Blog d'étude critique et académique du fait maçonnique, complémentaire de la revue du même nom. Envisage la Franc-Maçonnerie comme un univers culturel dont l’étude nécessite d’employer les outils des sciences humaines, de procéder à une nette séparation du réel et du légendaire et de procéder à la prise en compte de ce légendaire comme un fait social et historique.
Benjamin Rathery
Dans Dites-lui que je l’aime de Clémentine Autain (Grasset, Paris, 2019), la narratrice évoque sa mère disparue en 1985 alors qu’elle avait 12 ans. Le livre alterne enquête et reconquête. Long parcours d’enquête sur cette mère si souvent absente. Et histoire d’une tendre reconquête affective.
Tout était radical chez Dominique Laffin : l’alcool, ses relations avec les hommes... jusqu’à ce qu’elle soit retrouvée morte dans sa baignoire une boite de barbituriques en évidence avec un magazine ouvert à la page de la mort de Pascale Ogier. Et sa jeune fille a dû vivre avec cette radicalité : dans l’abandon quand, à 7 ou 8 ans, Clémentine se réveille et se découvre seule dans l’appartement ; dans la honte de voir sa mère ivre ; dans l’angoisse quand, en août 1984 sur l’île d’Andros, sa mère veut enjamber le balcon et se tuer...

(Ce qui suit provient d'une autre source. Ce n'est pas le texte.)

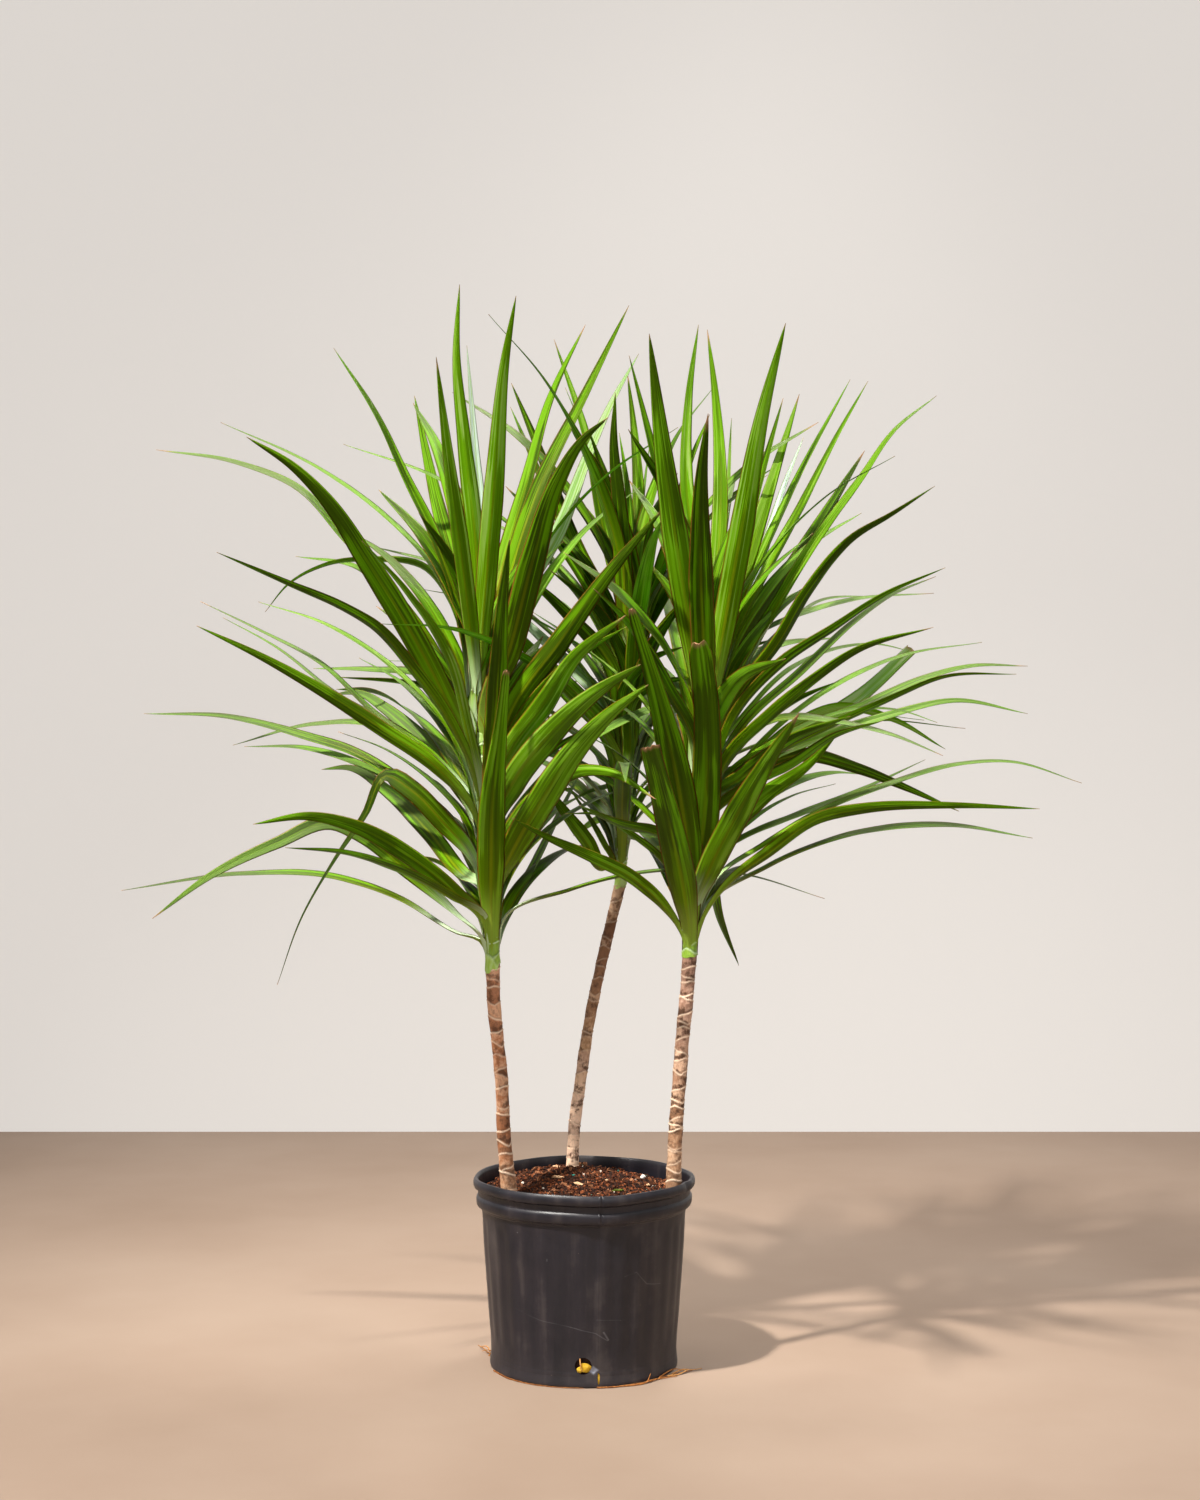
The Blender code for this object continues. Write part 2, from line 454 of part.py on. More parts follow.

Pourtant la narratrice va apprendre à apprécier la radicalité de sa mère surtout quand elle se traduit par un engagement militant féministe provoquant la reconnaissance d’une dette : « Nous vous devons le coup d’essai. Et je te dois le goût de la liberté. » En classant des papiers abandonnés depuis longtemps dans une « malle verte », elle découvre enfin ses films et surtout Dites-lui que je l’aime de Claude Miller : « Cette facette audacieuse jusqu’à l’insolence, joyeusement culottée, si tu savais comme je l’aime. » Dès lors, « tout fonctionne comme si l’émotion et l’admiration n’étaient plus interdites » pour cette mère partie sans un mot.
Autrefois, la narratrice confie : « j’ai pensé que tu devais être cachée quelque part en moi mais j’étais heureuse de ne plus te trouver. » Mais, aujourd’hui, sur le chemin de la réconciliation, l’autrice établit un point de convergence et de complicité dans ce combat féministe partagé à une génération d’intervalle. Dommage que, poursuivant son émouvant cheminement, l’autrice n’ait pas tenté d’interroger sa propre radicalité - celle qu’elle porte en politique - dans ce qu’elle doit ou non à son héritage familial. Un mystère en cache parfois un autre.